Graphics performance is equally strong. The M4 Max offers up to a 40-core GPU with hardware-accelerated ray tracing and dynamic caching, while the M3 Ultra goes up to 80 GPU cores. That makes the new Mac Studio exceptionally well suited for graphics-intensive applications like Final Cut Pro, DaVinci Resolve, Blender, Cinema 4D, Logic Pro, Xcode, and Adobe Creative Cloud, especially when paired with large amounts of unified memory.
Memory capacity is one of the biggest reasons to step up to the Mac Studio. The M4 Max model starts with 36GB of unified memory and can be configured up to 128GB, while the M3 Ultra starts at 96GB and can scale to an enormous 512GB. Apple also lists memory bandwidth of up to 546GB/s for M4 Max and up to 819GB/s for M3 Ultra, helping the system stay responsive even under very large professional workloads.
The Mac Studio’s expandability is designed with professionals in mind, offering a wide range of connectivity options for demanding setups. On the back, every current Mac Studio includes four Thunderbolt 5 ports, two USB-A ports, an HDMI port, a 10Gb Ethernet port, and a 3.5mm headphone jack. On the front, the M4 Max model includes two USB-C ports and an SDXC card slot, while the M3 Ultra upgrades those front ports to Thunderbolt 5. This makes it easy to connect fast external storage, high-resolution displays, pro audio hardware, cameras, and other peripherals.
Internal storage options range from 512GB to 8TB on M4 Max models and from 1TB up to 16TB on M3 Ultra models. As with previous Apple silicon desktops, the internal SSD is not user-upgradable, so buyers should choose their storage carefully when ordering. That said, Thunderbolt 5 support gives the Mac Studio significantly more headroom for ultra-fast external storage and expansion than earlier generations.
Display support is also excellent. Apple says the M4 Max Mac Studio can support up to five displays simultaneously, including up to four 6K displays over Thunderbolt and one 4K display over HDMI. The M3 Ultra can go even further, supporting up to eight displays in some configurations. This makes the Mac Studio a flexible choice for multi-monitor editing bays, music production rigs, trading desks, development labs, and other advanced desktop environments.
Here’s a comparison of Geekbench 6 single-core and multi-core scores for Apple’s latest Mac Studio models, compared with the previous-generation Mac Studio lineup.
| CPU | Single-Core Score | Multi-Core Score |
|---|---|---|
| M4 Max (16-core CPU) | ~4029 | ~26183 |
| M3 Ultra (32-core CPU) | ~3201 | ~27736 |
| M2 Ultra | ~2776 | ~21413 |
| M2 Max | ~2805 | ~14914 |
| M1 Ultra | ~2398 | ~18442 |
Key Observations →
- Single-Core Performance:
- M4 Max: The M4 Max delivers a major jump in single-core performance, with Geekbench 6 scores around 4029. That puts it well ahead of the M2 Max, M2 Ultra, and M1 Ultra, making it especially strong for workloads that benefit from fast per-core performance, including many creative apps, development tools, and everyday pro tasks.
- M3 Ultra: The M3 Ultra’s single-core performance is also strong at roughly 3201, but its biggest advantage comes from scaling much further in multi-core and high-memory workloads rather than chasing the very highest single-core score.
- Multi-Core Performance:
- M3 Ultra: With a multi-core score around 27736, the M3 Ultra is the fastest Mac Studio option in heavily threaded CPU workloads.

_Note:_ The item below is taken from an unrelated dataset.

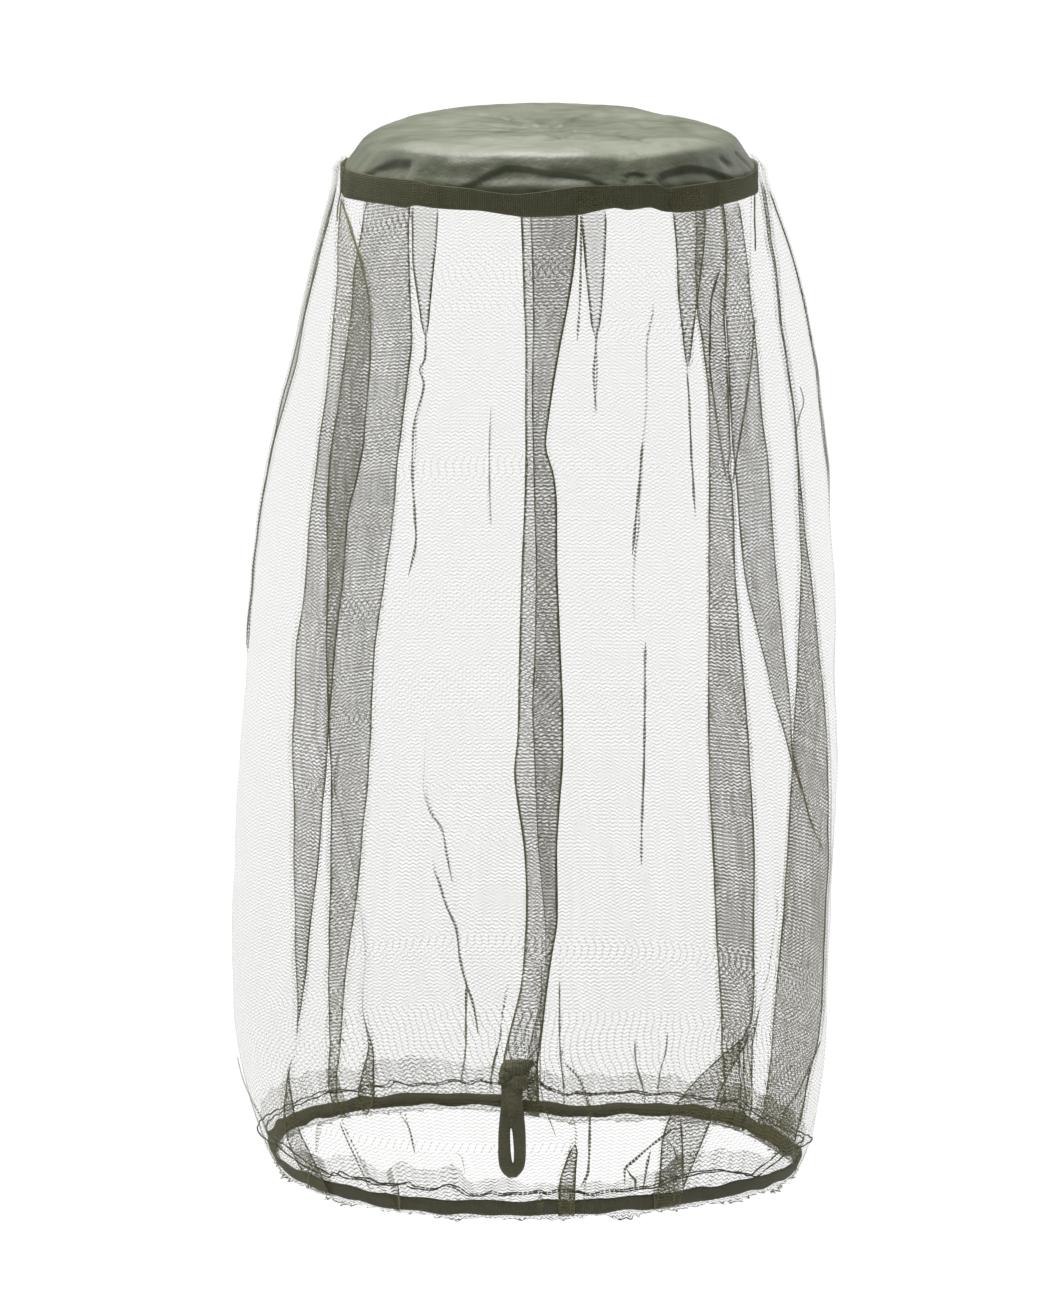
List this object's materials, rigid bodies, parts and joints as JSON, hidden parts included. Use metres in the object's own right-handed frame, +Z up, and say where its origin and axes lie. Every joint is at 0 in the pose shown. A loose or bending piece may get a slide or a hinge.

It offers a substantial uplift over the M2 Ultra and a much larger jump over the M2 Max and M1 Ultra.
- M4 Max: The M4 Max is remarkably strong in multi-core work as well, posting scores around 26183 in its 16-core configuration. That puts it surprisingly close to the M3 Ultra in some CPU tests while also delivering far stronger single-core speed.
- Generational Performance Trends:
- The current Mac Studio generation improves meaningfully on the previous M2-based lineup. M4 Max dramatically raises single-core performance, while M3 Ultra extends Apple’s desktop performance lead for users who need extreme multi-core capability, enormous unified memory capacity, and more GPU resources.
- This also means buyers now need to choose more carefully based on workflow: the M4 Max is likely the best fit for many professionals, while the M3 Ultra is aimed at users whose workloads can justify the extra cost and scale.
In summary, the latest Mac Studio models represent a substantial evolution of Apple’s pro desktop lineup. The M4 Max model offers exceptional all-around performance with especially impressive single-core speed, while the M3 Ultra is designed for users who need maximum compute, graphics, memory capacity, and connectivity. Combined with Thunderbolt 5, extensive display support, fast SSD storage, and a compact, quiet design, the Mac Studio remains one of the best desktop options available for creative professionals and power users.